■ **Recorded data**

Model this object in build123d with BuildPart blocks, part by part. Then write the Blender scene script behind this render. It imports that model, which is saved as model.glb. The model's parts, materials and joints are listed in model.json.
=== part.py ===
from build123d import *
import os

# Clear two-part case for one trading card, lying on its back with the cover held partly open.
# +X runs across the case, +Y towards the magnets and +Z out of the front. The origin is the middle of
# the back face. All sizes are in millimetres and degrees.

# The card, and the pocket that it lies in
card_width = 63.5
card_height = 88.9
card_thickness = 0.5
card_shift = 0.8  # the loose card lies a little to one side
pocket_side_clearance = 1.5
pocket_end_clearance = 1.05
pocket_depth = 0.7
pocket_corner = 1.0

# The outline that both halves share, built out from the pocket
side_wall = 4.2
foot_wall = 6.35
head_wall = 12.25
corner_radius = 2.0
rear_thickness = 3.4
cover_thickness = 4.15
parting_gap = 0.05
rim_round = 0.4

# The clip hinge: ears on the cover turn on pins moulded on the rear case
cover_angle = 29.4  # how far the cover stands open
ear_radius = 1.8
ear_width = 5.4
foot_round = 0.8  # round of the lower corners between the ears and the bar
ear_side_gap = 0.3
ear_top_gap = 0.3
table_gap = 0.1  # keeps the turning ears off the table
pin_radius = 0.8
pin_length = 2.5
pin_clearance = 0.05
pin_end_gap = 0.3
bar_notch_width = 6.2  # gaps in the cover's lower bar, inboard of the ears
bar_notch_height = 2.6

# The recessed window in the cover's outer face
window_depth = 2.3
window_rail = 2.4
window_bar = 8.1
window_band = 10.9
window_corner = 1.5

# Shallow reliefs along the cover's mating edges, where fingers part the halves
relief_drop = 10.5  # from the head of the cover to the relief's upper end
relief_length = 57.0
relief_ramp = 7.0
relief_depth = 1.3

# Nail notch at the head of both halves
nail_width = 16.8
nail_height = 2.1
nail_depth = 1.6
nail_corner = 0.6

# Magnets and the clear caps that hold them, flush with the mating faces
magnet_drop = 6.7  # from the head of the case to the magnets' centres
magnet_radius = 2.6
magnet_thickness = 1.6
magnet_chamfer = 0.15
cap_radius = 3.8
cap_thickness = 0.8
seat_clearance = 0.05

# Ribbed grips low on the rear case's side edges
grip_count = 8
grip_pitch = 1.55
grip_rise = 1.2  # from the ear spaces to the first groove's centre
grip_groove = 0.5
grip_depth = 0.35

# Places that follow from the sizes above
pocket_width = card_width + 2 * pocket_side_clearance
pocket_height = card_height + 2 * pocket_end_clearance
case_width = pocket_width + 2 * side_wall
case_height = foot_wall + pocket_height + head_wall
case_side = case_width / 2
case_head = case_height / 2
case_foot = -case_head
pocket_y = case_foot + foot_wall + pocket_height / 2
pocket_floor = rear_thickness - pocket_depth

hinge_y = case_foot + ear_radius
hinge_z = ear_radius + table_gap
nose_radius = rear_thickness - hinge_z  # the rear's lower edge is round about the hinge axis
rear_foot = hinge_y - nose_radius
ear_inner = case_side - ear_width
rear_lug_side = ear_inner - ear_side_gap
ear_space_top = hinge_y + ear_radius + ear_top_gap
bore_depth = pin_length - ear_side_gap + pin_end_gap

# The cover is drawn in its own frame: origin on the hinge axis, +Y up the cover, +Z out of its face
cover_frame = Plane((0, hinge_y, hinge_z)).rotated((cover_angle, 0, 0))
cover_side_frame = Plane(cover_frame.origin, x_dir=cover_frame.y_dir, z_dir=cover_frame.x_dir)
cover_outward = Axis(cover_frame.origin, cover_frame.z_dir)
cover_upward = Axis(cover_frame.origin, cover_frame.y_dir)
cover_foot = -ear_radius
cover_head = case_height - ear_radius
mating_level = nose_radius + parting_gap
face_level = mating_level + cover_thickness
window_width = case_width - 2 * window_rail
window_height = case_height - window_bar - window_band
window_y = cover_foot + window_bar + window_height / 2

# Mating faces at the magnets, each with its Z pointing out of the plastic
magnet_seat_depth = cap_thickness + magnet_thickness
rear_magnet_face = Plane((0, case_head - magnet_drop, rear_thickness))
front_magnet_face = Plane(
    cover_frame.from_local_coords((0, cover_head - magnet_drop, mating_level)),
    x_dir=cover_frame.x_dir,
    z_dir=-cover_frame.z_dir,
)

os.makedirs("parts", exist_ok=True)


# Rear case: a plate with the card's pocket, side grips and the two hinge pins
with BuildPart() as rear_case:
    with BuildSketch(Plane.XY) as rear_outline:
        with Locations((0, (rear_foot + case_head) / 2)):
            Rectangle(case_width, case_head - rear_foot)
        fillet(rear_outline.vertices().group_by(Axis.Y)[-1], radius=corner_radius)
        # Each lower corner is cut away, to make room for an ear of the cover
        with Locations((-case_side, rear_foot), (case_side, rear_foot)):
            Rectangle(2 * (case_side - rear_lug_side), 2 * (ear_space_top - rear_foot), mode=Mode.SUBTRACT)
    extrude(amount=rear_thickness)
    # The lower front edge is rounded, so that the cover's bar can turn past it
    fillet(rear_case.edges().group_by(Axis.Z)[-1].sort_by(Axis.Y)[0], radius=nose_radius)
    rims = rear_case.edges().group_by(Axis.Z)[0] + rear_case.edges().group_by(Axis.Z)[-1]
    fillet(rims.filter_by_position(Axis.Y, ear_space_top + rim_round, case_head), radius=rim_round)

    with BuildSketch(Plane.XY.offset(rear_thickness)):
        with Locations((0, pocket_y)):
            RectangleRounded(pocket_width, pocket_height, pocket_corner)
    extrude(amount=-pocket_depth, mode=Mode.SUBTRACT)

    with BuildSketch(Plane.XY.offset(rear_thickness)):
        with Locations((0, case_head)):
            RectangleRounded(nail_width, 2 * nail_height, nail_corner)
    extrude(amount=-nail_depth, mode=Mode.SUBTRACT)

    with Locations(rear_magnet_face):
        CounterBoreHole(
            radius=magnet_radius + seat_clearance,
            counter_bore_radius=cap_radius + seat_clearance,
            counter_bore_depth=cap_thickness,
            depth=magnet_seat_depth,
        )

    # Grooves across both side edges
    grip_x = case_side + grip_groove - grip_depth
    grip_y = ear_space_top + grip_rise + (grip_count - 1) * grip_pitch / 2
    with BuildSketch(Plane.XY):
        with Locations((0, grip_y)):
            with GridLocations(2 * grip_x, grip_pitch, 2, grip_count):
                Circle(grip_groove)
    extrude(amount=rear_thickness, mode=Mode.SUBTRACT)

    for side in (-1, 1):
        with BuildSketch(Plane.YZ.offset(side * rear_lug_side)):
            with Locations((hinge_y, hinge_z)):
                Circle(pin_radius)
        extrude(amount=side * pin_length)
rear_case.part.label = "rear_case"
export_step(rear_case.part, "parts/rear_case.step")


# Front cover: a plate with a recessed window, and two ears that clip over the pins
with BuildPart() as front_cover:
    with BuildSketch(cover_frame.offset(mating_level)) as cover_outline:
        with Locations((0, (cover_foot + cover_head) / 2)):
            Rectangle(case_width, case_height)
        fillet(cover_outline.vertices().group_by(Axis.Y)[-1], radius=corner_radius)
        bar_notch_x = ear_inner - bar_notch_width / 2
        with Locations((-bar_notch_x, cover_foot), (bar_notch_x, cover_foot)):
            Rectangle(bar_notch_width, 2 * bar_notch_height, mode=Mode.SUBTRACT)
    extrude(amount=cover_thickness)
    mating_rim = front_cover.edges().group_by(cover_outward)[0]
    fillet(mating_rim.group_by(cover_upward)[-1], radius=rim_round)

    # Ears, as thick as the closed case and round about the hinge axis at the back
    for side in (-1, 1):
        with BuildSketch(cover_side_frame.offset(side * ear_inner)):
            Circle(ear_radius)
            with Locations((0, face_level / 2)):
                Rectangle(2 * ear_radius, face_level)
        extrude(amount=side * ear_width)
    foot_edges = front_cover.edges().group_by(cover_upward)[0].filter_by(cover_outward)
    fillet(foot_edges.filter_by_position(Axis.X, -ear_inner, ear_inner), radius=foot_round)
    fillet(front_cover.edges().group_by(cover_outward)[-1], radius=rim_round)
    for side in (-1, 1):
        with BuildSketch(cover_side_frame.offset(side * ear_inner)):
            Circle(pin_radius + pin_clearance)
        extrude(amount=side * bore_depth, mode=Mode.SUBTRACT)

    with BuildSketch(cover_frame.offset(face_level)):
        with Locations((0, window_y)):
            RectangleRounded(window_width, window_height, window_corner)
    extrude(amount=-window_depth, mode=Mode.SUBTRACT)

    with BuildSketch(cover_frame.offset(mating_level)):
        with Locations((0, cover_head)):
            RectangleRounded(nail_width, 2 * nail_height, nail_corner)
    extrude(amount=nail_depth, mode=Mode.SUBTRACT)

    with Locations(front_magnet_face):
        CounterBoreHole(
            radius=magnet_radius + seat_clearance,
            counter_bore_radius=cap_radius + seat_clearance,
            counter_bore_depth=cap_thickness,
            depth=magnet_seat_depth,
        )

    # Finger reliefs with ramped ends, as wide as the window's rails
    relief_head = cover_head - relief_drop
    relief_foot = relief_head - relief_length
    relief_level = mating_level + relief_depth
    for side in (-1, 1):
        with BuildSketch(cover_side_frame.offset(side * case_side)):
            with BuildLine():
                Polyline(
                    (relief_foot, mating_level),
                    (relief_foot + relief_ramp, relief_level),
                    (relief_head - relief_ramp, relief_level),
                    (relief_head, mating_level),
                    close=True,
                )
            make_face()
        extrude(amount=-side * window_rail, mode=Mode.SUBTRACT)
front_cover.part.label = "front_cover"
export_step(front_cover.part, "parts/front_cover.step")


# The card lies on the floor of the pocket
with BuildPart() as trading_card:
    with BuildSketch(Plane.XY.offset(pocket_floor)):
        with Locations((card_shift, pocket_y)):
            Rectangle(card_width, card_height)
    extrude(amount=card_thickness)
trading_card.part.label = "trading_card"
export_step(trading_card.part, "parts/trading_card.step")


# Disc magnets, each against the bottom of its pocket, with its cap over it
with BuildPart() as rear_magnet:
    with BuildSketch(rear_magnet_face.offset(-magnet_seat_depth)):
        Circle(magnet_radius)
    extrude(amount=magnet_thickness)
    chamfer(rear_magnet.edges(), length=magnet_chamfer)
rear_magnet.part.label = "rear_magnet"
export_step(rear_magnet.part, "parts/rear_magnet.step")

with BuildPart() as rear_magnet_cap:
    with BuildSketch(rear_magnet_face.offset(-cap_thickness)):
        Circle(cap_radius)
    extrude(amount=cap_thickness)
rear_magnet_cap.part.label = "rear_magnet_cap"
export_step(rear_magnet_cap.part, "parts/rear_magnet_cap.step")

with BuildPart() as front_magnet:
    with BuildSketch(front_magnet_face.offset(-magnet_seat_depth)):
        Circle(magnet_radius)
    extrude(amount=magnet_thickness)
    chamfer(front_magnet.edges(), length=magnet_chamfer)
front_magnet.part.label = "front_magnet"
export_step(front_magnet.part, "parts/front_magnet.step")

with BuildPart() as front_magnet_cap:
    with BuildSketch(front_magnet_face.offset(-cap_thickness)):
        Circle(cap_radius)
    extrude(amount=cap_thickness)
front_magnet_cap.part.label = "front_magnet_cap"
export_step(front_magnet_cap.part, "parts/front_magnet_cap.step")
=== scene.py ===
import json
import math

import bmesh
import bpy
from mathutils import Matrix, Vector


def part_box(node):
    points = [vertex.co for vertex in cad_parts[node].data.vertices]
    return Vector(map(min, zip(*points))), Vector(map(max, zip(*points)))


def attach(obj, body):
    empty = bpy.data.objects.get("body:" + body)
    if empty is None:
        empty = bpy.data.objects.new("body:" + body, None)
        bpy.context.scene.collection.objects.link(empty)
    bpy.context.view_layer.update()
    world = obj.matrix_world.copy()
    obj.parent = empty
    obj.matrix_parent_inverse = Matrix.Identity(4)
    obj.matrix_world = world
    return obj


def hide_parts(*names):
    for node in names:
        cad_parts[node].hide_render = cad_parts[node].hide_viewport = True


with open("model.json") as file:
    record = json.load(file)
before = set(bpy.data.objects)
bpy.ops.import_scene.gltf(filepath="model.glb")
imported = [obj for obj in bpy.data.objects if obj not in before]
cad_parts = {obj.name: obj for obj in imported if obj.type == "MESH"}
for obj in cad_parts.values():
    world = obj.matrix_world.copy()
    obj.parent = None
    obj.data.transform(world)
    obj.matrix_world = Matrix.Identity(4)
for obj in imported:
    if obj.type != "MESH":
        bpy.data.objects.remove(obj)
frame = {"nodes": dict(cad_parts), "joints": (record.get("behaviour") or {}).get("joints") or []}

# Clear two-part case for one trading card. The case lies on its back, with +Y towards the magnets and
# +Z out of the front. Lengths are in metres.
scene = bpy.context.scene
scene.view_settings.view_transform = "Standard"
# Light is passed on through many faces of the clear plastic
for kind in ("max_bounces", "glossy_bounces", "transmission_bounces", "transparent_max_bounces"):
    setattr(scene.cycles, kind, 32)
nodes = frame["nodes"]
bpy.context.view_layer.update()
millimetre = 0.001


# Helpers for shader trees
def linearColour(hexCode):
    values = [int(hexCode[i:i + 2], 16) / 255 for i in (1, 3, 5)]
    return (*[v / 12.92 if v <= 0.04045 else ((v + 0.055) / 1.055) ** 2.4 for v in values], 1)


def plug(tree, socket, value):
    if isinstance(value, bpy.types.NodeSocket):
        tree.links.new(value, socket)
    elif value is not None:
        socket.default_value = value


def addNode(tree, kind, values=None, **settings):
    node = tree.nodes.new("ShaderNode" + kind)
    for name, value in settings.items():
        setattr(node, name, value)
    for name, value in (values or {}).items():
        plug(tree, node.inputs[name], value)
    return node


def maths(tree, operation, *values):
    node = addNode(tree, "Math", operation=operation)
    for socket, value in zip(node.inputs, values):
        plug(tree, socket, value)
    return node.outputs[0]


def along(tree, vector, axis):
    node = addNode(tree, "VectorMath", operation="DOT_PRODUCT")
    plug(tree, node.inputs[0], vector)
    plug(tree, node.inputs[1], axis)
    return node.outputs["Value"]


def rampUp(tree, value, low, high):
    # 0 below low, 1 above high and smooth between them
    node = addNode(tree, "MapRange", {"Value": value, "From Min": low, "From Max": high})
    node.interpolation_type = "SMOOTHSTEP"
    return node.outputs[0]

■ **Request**
Transcribe, word for word, every line from the line with "# Disc magnets, each" to the line with "before = set(bpy.data.objects)", inclusive, and output nothing else.

■ **Answer for the task**
# Disc magnets, each against the bottom of its pocket, with its cap over it
with BuildPart() as rear_magnet:
    with BuildSketch(rear_magnet_face.offset(-magnet_seat_depth)):
        Circle(magnet_radius)
    extrude(amount=magnet_thickness)
    chamfer(rear_magnet.edges(), length=magnet_chamfer)
rear_magnet.part.label = "rear_magnet"
export_step(rear_magnet.part, "parts/rear_magnet.step")

with BuildPart() as rear_magnet_cap:
    with BuildSketch(rear_magnet_face.offset(-cap_thickness)):
        Circle(cap_radius)
    extrude(amount=cap_thickness)
rear_magnet_cap.part.label = "rear_magnet_cap"
export_step(rear_magnet_cap.part, "parts/rear_magnet_cap.step")

with BuildPart() as front_magnet:
    with BuildSketch(front_magnet_face.offset(-magnet_seat_depth)):
        Circle(magnet_radius)
    extrude(amount=magnet_thickness)
    chamfer(front_magnet.edges(), length=magnet_chamfer)
front_magnet.part.label = "front_magnet"
export_step(front_magnet.part, "parts/front_magnet.step")

with BuildPart() as front_magnet_cap:
    with BuildSketch(front_magnet_face.offset(-cap_thickness)):
        Circle(cap_radius)
    extrude(amount=cap_thickness)
front_magnet_cap.part.label = "front_magnet_cap"
export_step(front_magnet_cap.part, "parts/front_magnet_cap.step")
=== scene.py ===
import json
import math

import bmesh
import bpy
from mathutils import Matrix, Vector


def part_box(node):
    points = [vertex.co for vertex in cad_parts[node].data.vertices]
    return Vector(map(min, zip(*points))), Vector(map(max, zip(*points)))


def attach(obj, body):
    empty = bpy.data.objects.get("body:" + body)
    if empty is None:
        empty = bpy.data.objects.new("body:" + body, None)
        bpy.context.scene.collection.objects.link(empty)
    bpy.context.view_layer.update()
    world = obj.matrix_world.copy()
    obj.parent = empty
    obj.matrix_parent_inverse = Matrix.Identity(4)
    obj.matrix_world = world
    return obj


def hide_parts(*names):
    for node in names:
        cad_parts[node].hide_render = cad_parts[node].hide_viewport = True


with open("model.json") as file:
    record = json.load(file)
before = set(bpy.data.objects)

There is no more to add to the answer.